═══ Stored records ═══
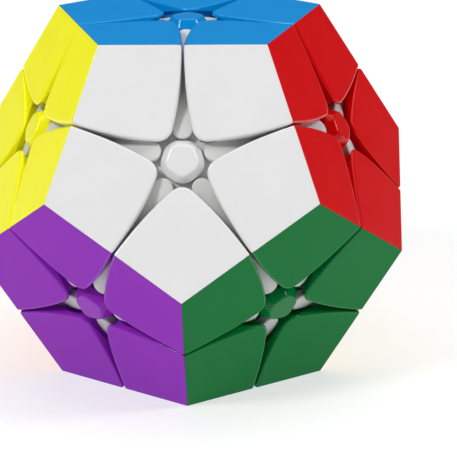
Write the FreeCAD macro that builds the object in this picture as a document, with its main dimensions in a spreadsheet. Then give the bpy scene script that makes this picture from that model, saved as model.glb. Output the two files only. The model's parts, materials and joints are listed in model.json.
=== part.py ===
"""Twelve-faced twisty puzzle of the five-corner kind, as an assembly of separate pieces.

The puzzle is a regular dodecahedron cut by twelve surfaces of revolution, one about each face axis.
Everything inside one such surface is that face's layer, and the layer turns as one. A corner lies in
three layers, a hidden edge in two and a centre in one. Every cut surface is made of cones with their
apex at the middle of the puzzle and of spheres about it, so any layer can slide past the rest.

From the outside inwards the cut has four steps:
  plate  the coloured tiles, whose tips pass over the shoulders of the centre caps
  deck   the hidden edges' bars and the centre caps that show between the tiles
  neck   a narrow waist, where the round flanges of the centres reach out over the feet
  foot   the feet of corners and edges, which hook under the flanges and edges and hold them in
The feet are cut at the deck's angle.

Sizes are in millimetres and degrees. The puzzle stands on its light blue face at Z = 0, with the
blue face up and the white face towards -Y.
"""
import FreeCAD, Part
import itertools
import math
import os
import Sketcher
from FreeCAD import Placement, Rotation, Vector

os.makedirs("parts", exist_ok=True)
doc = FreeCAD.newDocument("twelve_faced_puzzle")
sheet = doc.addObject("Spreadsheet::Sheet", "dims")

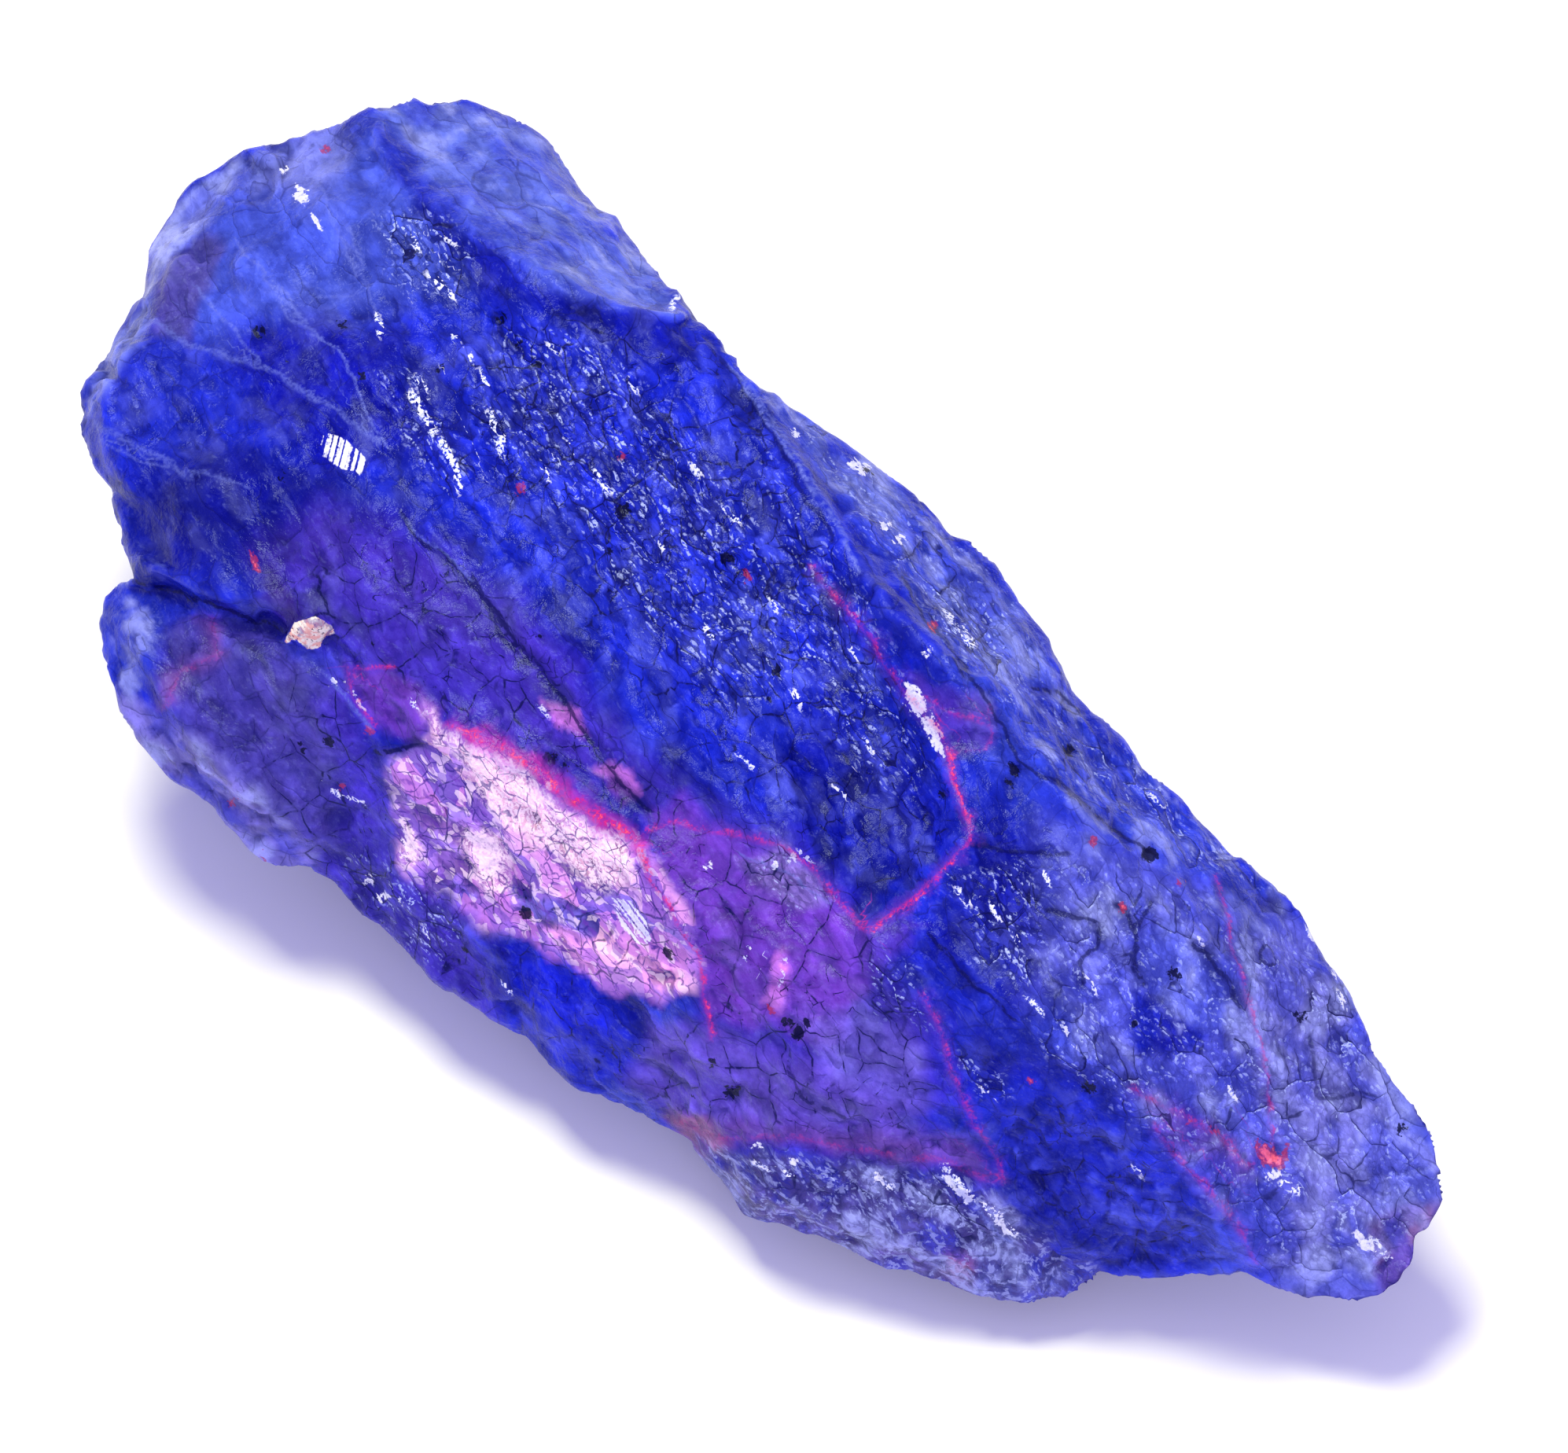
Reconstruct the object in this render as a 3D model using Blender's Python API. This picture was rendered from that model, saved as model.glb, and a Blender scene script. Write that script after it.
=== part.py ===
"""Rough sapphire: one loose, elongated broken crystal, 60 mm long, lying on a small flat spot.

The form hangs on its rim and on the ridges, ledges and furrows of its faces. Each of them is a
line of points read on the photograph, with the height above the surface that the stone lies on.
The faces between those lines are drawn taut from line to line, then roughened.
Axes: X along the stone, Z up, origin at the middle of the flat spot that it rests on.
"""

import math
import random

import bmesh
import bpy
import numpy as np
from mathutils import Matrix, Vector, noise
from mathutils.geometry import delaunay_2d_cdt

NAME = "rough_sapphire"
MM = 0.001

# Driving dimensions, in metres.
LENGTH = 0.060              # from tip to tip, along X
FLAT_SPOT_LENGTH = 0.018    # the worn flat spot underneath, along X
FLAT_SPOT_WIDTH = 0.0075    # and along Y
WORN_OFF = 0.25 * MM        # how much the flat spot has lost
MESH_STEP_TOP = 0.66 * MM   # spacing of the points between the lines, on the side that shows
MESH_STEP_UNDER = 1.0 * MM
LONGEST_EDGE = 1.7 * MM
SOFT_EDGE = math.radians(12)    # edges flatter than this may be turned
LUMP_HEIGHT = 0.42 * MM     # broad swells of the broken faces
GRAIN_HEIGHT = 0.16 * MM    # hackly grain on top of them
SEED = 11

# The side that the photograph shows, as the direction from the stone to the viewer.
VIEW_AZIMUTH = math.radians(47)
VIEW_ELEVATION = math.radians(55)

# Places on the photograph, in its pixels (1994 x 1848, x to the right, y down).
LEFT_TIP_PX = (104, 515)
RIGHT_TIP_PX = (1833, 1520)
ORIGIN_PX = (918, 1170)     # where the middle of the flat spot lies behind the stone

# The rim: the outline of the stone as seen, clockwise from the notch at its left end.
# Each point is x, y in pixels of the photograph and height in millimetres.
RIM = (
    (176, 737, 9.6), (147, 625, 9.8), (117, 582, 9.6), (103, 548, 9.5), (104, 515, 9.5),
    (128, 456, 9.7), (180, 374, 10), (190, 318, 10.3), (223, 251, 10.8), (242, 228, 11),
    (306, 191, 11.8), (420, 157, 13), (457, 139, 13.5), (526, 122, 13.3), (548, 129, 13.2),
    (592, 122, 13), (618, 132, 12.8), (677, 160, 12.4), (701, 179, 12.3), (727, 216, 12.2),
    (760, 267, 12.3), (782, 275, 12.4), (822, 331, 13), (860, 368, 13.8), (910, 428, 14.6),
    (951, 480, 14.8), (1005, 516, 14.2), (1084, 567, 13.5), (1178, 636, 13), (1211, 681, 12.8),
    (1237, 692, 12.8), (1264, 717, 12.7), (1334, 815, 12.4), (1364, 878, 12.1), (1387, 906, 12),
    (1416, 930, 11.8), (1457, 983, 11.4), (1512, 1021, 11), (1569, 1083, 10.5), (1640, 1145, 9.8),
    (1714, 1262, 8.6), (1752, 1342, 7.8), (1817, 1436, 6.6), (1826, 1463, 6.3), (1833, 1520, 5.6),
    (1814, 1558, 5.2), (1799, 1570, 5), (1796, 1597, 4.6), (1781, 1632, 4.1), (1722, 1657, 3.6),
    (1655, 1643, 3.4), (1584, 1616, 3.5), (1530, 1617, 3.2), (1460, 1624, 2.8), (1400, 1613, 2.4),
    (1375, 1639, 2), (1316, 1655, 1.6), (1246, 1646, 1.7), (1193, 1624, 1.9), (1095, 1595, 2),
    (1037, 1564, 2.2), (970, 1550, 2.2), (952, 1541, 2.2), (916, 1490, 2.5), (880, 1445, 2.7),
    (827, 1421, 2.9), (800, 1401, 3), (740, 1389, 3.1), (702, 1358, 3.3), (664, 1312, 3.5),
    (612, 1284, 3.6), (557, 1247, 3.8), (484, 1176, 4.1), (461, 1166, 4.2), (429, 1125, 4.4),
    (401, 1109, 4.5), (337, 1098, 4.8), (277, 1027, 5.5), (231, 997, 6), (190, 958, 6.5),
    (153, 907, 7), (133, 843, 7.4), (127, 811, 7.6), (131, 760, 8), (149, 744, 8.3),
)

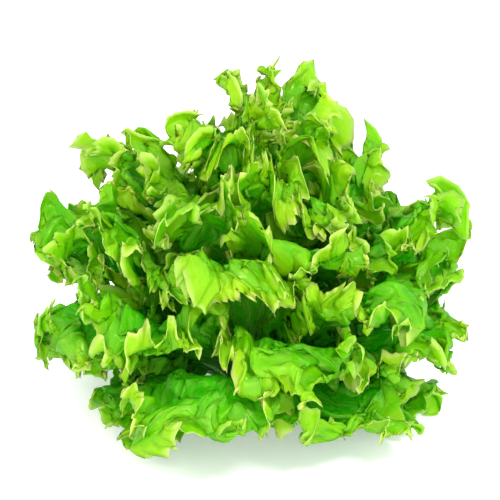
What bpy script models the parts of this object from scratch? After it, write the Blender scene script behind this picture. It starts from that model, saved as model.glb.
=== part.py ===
═══
## Stated task:
Above are the entries; repeat their lines exactly, from the first through the one that contains "of separate pieces.".

## Task output:
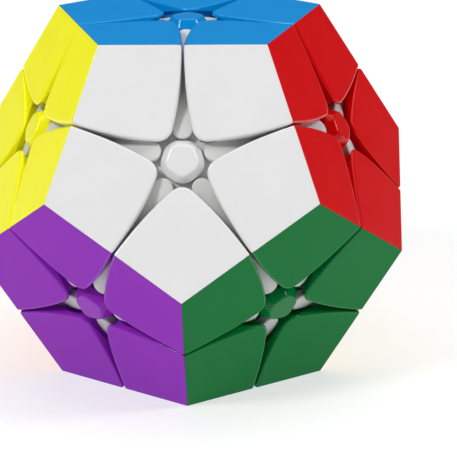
Write the FreeCAD macro that builds the object in this picture as a document, with its main dimensions in a spreadsheet. Then give the bpy scene script that makes this picture from that model, saved as model.glb. Output the two files only. The model's parts, materials and joints are listed in model.json.
=== part.py ===
"""Twelve-faced twisty puzzle of the five-corner kind, as an assembly of separate pieces.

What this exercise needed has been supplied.